Currently this article is applicable ONLY to sensor versions < 1320 hosted and 1371 for on-premise, the override will be available again in version 1390 for both hosted and on-premise.Some signature hits and corresponding events have traffic captures (pcaps) and some does not.
The IDS service (Suricata) keeps in memory a buffer of recent packets for each flow it analyzes, so that, when an alert is generated, the corresponding buffer is dumped to a pcap file. However, the pcap snipping mechanism is memory constrained: if the IDS service cannot keep all the packets in the buffer, it will throw away the least recent ones.
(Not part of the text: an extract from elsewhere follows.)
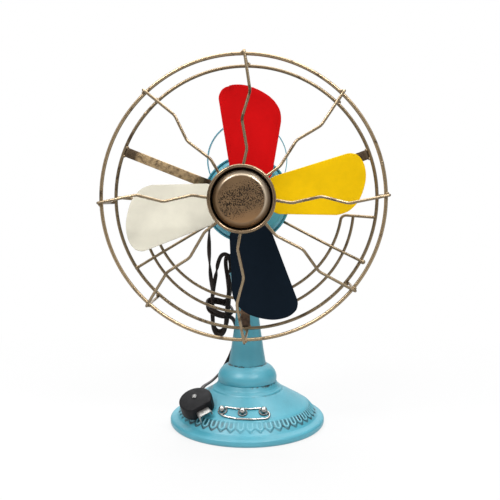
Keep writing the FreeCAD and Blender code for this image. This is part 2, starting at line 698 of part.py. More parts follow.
def make_basket():
    centre = V(*INNER_WIRE_CENTRE, REAR_RING_Z)
    rim = RING_RADIUS - RING_WIRE + 0.1
    corner_y = BASKET_BAR_Y - BASKET_CORNER
    reach = INNER_WIRE_RADIUS + BASKET_CORNER
    edges = []
    across = math.sqrt(reach**2 - (corner_y - centre.y) ** 2)
    right = V(centre.x + across, corner_y, REAR_RING_Z)
    left = V(centre.x - across, corner_y, REAR_RING_Z)
    joins = {}
    for name, pivot, side in (("right", right, 1), ("left", left, -1)):
        inward = (centre - pivot).normalize()
        up = V(0, 1, 0)
        joins[name] = (
            pivot + up * BASKET_CORNER,
            pivot + (inward + up).normalize() * BASKET_CORNER,
            pivot + inward * BASKET_CORNER,
            V(side * math.sqrt(rim**2 - BASKET_BAR_Y**2), BASKET_BAR_Y, REAR_RING_Z),
        )
    bar_end, middle, on_arc, rim_end = joins["right"]
    edges.append(Part.makeLine(rim_end, bar_end))
    edges.append(Part.Arc(bar_end, middle, on_arc).toShape())
    bottom = centre - V(0, INNER_WIRE_RADIUS, 0)
    bar_end, middle, left_arc, rim_end = joins["left"]
    edges.append(Part.Arc(on_arc, bottom, left_arc).toShape())
    edges.append(Part.Arc(left_arc, middle, bar_end).toShape())
    edges.append(Part.makeLine(bar_end, rim_end))
    inner = wire_along(Part.Wire(edges), BASKET_WIRE)
    save("basket_inner_wire", place_head(about_shaft(inner, BASKET_TURN)))
    centre = V(*OUTER_WIRE_CENTRE, REAR_RING_Z)
    end_y = BASKET_BAR_Y - BASKET_WIRE + 0.1
    across = math.sqrt(OUTER_WIRE_RADIUS**2 - (end_y - centre.y) ** 2)
    bow = Part.Arc(
        V(centre.x + across, end_y, REAR_RING_Z), centre - V(0, OUTER_WIRE_RADIUS, 0),
        V(centre.x - across, end_y, REAR_RING_Z)
    )
    outer = wire_along(Part.Wire([bow.toShape()]), BASKET_WIRE)
    save("basket_outer_wire", place_head(about_shaft(outer, BASKET_TURN)))


# ---- lead and plug --------------------------------------------------------------------------
def plug_place():
    """The plug's placement: z through its thickness, the flat side on -y."""
    turn = FreeCAD.Rotation(AXIS_Z, PLUG_LEAN) * FreeCAD.Rotation(AXIS_Y, PLUG_TILT)
    return FreeCAD.Placement(V(*PLUG_SPOT), turn * FreeCAD.Rotation(AXIS_Z, PLUG_TWIST))


def plug_entry(out):
    """A point out from where the lead enters the plug's side."""
    return plug_place().multVec(polar(PLUG_RADIUS + out, PLUG_ENTRY_TURN, PLUG_THICKNESS / 2))


def cord_tube(name, points):
    path, radii = rounded_path(points)
    cord = wire_along(path, CORD_RADIUS)
    print("%s: length %.1f mm, radii %s mm" % (name, path.Length, [round(r, 1) for r in radii]))
    expected = math.pi * CORD_RADIUS**2 * path.Length
    print("%s: volume %.1f mm3, section times length %.1f mm3" % (name, cord.Volume, expected))
    save(name, cord)


def make_lead():
    low, high = GLAND_SPAN
    gland = turned((0, low), (GLAND_RADII[0], low), (GLAND_RADII[1], low + 4.0),
                   (GLAND_RADII[1], high), (0, high))
    gland.translate(V(GLAND_CENTRE[0], GLAND_CENTRE[1], 0))
    gland = gland.cut(place_head(Part.makeCylinder(HOUSING_RADIUS, 60, V(0, 0, -30))))
    save("cord_gland", gland)
    cord_tube("cord_drop", [V(*point) for point in DROP_ROUTE])
    tail = [V(*point) for point in TAIL_ROUTE] + [plug_entry(7.5), plug_entry(0.0)]
    cord_tube("cord_tail", tail)
    path, _ = rounded_path([V(*point) for point in HANK_LOOP], closed=True)
    loop = wire_along(path, HANK_BUNDLE)
    half_width, half_depth, height = HANK_WRAP_SIZE
    wrap = Part.Face(Part.Wire([Part.Ellipse(ORIGIN, half_width, half_depth).toShape()]))
    wrap = wrap.extrude(V(0, 0, height))
    wrap.translate(V(0, 0, -height / 2))
    wrap.rotate(ORIGIN, AXIS_Y, HANK_WRAP_TILT)
    wrap.translate(V(*HANK_WRAP_CENTRE))
    save("cord_hank", loop.fuse(wrap))


def make_plug():
    place = plug_place()
    puck = Part.makeCylinder(PLUG_RADIUS, PLUG_THICKNESS)
    cutter = Part.makeBox(60, 30, 40, V(-30, -PLUG_FLAT - 30, -10))
    puck = puck.cut(cutter)
    puck = puck.makeFillet(1.1, puck.Edges)
    save("plug_body", on_skirt(puck, place))
    rivet = turned((0, 0), (2.7, 0), dome(2.7, 0, 1.0))
    rivet.translate(V(PLUG_RIVET_SPOT[0], PLUG_RIVET_SPOT[1], PLUG_THICKNESS))
    save("plug_rivet", on_skirt(rivet, place))
    left, right = PRONG_SPAN
    top = PLUG_THICKNESS - PRONG_DROP
    width = right - left
    bridge = Part.makeBox(width, PRONG_REACH, PRONG_SHEET,
                          V(left, -PLUG_FLAT - PRONG_REACH, top - PRONG_SHEET))
    legs = []
    for edge, depth in ((left, PRONG_LEGS[0]), (right - PRONG_SHEET, PRONG_LEGS[1])):
        legs.append(Part.makeBox(PRONG_SHEET, PRONG_REACH, depth,
                                 V(edge, -PLUG_FLAT - PRONG_REACH, top - depth)))
    save("plug_prongs", on_skirt(bridge.fuse(legs).removeSplitter(), place))


def main():
    os.makedirs("parts", exist_ok=True)
    make_base()
    make_buttons()
    make_column()
    make_housing()
    make_shaft_line()
    make_blades()
    make_rings()
    make_spokes()
    make_straps()
    make_stays()
    make_basket()
    make_lead()
    make_plug()


main()
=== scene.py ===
import math
import random

import bmesh
import bpy
from mathutils import Matrix, Vector


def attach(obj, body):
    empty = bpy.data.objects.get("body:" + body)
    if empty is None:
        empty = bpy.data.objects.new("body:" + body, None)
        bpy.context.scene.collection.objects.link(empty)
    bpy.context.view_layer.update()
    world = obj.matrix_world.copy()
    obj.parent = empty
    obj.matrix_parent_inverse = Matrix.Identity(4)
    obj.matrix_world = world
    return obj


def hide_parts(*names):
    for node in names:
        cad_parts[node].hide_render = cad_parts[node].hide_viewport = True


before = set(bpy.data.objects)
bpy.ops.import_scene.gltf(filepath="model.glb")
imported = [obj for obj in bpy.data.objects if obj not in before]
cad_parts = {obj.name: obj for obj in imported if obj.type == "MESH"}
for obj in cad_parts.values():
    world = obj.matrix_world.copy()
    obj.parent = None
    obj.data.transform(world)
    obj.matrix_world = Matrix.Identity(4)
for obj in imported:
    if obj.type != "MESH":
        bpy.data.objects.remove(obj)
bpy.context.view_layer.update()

bl_info = {
    "name": "Retro desk fan",
    "version": (1, 0, 0),
    "blender": (4, 5, 0),
    "location": "View3D > Sidebar > Desk fan",
    "description": "Dresses the packed parts of a retro desk fan with its finished surfaces",
    "category": "Object",
}

MM = 0.001
SHAFT_HEIGHT = 223.6

# The lead's route: down from the gland, the hank's turns, its tie, then the tail to the plug.
DROP_ROUTE = (
    (-38.2, 4.0, 200.0), (-38.7, 4.4, 182.0), (-38.8, 6.6, 163.0), (-38.1, 10.6, 147.0),
    (-36.6, 14.4, 133.0),
)
HANK_TURNS = (
    (-36.4, 14.8, 118.0), (-36.3, 14.4, 103.0), (-36.0, 14.2, 91.4), (-32.4, 14.3, 84.0),
    (-26.4, 14.6, 84.0), (-23.0, 15.0, 91.4), (-22.3, 15.4, 106.0), (-20.2, 15.4, 122.0),
    (-19.0, 15.0, 141.0), (-17.2, 15.4, 156.0), (-19.6, 16.2, 166.6), (-26.6, 17.0, 168.0),
    (-30.8, 17.6, 159.6), (-32.8, 17.9, 148.0), (-35.4, 17.6, 134.0), (-37.4, 17.3, 119.0),
    (-36.9, 17.3, 104.0), (-36.4, 17.8, 94.0), (-33.0, 18.2, 87.4), (-26.6, 18.4, 87.4),
    (-22.2, 18.4, 94.0), (-20.9, 18.4, 108.0), (-19.3, 18.2, 124.0), (-21.0, 17.4, 143.0),
    (-23.2, 16.6, 157.0), (-22.6, 18.8, 165.6), (-17.2, 25.4, 165.4), (-17.4, 26.4, 151.0),
    (-18.4, 24.6, 136.0),
)
TIE_TURN = (
    (-19.8, 24.6, 122.0), (-24.4, 27.0, 116.8), (-32.6, 26.8, 119.2), (-39.8, 23.4, 120.4),
    (-42.8, 16.8, 118.2), (-40.0, 10.2, 114.0), (-32.4, 7.8, 109.4), (-24.0, 7.8, 106.4),
    (-17.8, 10.8, 106.6), (-15.6, 17.0, 109.0), (-18.4, 23.6, 112.2), (-24.6, 26.6, 114.2),
    (-33.0, 26.4, 116.4), (-39.6, 23.2, 116.8), (-42.4, 16.8, 113.8), (-39.6, 10.6, 109.6),
    (-32.6, 8.6, 106.2), (-25.2, 9.4, 103.8),
)
TAIL_ROUTE = (
    (-18.6, 13.2, 104.2), (-13.8, 19.4, 98.0), (-11.6, 23.4, 86.0), (-14.5, 25.6, 72.0),
    (-19.5, 29.0, 58.5), (-25.5, 29.5, 46.5), (-33.0, 19.5, 38.8), (-38.2, 4.5, 37.0),
)

# Where the flat lead rolls over, in metres along it, and by how many half turns.
FLEX_TWISTS = ((-0.0085, 0.0905, 3), (0.219, 0.240, 1), (0.400, 0.420, 1),
               (0.618, 0.638, 0.5))


# ---- sizes and colours a user may change ---------------------------------------------------
def colour(name, description, value):
    return bpy.props.FloatVectorProperty(
        name=name, description=description, subtype="COLOR", size=3, min=0.0, max=1.0, default=value
    )


def length(name, description, value):
    return bpy.props.FloatProperty(
        name=name, description=description, subtype="DISTANCE", unit="LENGTH", min=0.0,
        default=value, precision=5
    )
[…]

Based on this, the appliance might not be able to generate a pcap for a given alert for the following reasons:
- The appliance allocate memory for the pcap snipping feature based on the resources available to the appliance. With a minimum of 1GB of buffer, recent appliances allow the buffer to take 40% of the memory available to the sniffing component. Older appliances (<1360) instead statically allocated only 2GB of RAM.
- It is known from threat intelligence data that the alerts are normally triggering at the very beginning of a flow. When encountering the so-called "elephant flows", likely to be associated to backups or large file transfers, we optimize CPU utilization by no longer tracking the pcap data. This happens by default after the first 8MB of data transferred by a flow. If an alert triggers that deep into a flow, it is very likely that the alert is a false positive.
When it comes to buffer size, the buffer size needs are directly proportional to the number of concurrent flows expected on a given appliance, as well as the configured MTU (sensors with larger MTUs will use more memory to store packets).